A group of peers rather quickly glom onto the Hardy boys’ escapades. Almost-graduated Chet, discerning Callie, and nerdy Phil are near-constant companions for Frank, while Joe finds a friend in tomboyish Biff. The latter character has been gender-swapped from the books, as she explains: “The first day of kindergarten, I couldn’t say my name right and said ‘Elizabiff’ — it just stuck.”

By episode three, supernatural elements are introduced into the grounded detective plot. A brief scene of tarot card reading plays on dark-but-nonspecific spirituality tropes seen in Disney’s acclaimed “Holes” family film and some past “Hardy Boys” novels. The MacGuffin at the center of season one presents bigger questions. Is it alien? The remnants of a long-lost civilization?

One scene in “The Hardy Boys” has perhaps the most succinct definition ever given on-screen for what a MacGuffin is. Pressed by an adult ally about what powers the ancient rock has, Joe answers: “How am I supposed to know? All I know is that everyone wants it.”

More Than Just the Facts

“The Hardy Boys” reboot series depicts two brothers in tireless pursuit of truth. Sure, they have some fun along the way. Yet their on-the-ground research is based not only on high-IQ book smarts but also (as reviews have noticed) a high EQ (emotional quotient). Listening to people and communicating well are some of their keys to successfully solving the case.

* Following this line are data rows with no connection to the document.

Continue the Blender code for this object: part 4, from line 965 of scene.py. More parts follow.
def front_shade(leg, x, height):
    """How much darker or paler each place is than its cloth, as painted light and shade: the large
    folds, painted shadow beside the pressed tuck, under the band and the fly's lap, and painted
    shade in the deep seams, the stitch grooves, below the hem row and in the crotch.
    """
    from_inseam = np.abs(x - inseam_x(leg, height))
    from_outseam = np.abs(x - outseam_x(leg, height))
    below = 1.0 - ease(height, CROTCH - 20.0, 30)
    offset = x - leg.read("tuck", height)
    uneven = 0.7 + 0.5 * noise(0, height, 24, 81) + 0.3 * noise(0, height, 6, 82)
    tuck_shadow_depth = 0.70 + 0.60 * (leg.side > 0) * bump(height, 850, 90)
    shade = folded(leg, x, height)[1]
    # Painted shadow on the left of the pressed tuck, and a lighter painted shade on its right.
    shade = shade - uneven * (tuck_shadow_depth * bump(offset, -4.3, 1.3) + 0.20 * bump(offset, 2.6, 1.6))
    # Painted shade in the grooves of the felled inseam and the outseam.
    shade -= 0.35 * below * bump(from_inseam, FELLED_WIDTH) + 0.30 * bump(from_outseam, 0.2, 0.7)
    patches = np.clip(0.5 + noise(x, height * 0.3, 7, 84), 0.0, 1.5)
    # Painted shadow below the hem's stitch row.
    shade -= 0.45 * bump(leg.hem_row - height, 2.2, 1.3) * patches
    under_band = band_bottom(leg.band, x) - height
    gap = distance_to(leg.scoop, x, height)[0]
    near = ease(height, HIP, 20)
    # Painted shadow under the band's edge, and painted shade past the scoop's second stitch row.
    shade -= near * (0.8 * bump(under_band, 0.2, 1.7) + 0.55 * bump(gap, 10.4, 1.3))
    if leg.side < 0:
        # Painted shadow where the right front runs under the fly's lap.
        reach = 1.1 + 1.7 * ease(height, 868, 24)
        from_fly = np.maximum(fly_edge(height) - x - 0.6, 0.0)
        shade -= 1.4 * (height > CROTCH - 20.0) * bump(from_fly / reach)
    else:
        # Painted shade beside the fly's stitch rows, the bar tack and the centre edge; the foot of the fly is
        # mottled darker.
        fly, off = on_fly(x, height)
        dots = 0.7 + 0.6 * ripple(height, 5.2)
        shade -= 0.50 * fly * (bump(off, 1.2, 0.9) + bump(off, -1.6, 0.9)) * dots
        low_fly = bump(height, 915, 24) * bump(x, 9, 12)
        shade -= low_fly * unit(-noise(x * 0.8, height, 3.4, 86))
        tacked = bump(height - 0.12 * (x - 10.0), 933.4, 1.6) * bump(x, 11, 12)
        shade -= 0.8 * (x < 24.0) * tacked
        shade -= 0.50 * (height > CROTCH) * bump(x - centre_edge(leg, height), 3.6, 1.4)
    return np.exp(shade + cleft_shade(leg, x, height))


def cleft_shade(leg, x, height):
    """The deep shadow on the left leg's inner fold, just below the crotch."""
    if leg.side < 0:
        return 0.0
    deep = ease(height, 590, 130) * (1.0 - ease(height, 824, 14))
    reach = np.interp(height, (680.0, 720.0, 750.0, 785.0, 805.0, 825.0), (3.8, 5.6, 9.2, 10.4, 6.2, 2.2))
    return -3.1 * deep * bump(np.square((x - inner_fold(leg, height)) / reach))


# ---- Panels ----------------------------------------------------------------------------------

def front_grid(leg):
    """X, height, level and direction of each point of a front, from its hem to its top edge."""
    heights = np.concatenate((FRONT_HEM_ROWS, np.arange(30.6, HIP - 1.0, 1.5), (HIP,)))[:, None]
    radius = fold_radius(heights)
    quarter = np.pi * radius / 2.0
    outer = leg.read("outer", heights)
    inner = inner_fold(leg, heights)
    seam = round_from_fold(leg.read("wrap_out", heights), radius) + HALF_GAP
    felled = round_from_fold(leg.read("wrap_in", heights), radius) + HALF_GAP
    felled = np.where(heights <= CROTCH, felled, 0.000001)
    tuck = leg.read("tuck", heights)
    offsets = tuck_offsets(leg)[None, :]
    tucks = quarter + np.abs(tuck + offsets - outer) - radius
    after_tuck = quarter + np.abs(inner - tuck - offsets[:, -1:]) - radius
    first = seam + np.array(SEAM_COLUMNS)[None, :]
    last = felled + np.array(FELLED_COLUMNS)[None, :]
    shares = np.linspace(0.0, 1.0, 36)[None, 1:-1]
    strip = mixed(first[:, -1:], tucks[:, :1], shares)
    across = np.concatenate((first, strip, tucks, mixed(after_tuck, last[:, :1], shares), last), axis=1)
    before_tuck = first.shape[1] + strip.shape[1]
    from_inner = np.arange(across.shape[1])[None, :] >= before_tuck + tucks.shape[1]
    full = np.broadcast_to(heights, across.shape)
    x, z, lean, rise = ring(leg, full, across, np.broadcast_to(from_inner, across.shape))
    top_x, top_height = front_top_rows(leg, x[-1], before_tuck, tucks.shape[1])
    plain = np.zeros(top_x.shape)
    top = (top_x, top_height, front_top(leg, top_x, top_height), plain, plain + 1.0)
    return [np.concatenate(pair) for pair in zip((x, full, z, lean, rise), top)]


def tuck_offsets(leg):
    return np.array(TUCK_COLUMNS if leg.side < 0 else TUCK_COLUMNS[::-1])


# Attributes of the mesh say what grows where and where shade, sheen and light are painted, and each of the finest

The series stretches a little long at times, one of its few shortcomings. In past incarnations, the Hardy boys would uncover villainous culprits in a 50-minute episode every week, rather than unpacking one winding behemoth of a whodunit over 10 hours. If the series is renewed, viewers should hope producers will consider five or six-episode story arcs for each mystery.

Finally, as with any series where detectives investigate murder and conspiracy, “The Hardy Boys” gets grim at times. Parents may want to preview an episode before letting young kids tag along with Frank and Joe. For their pre-teens and older, most will find this throwback TV series full of intrigue and compelling drama.

Rated TV-PG for violence and peril, “The Hardy Boys” season one is now streaming on Hulu.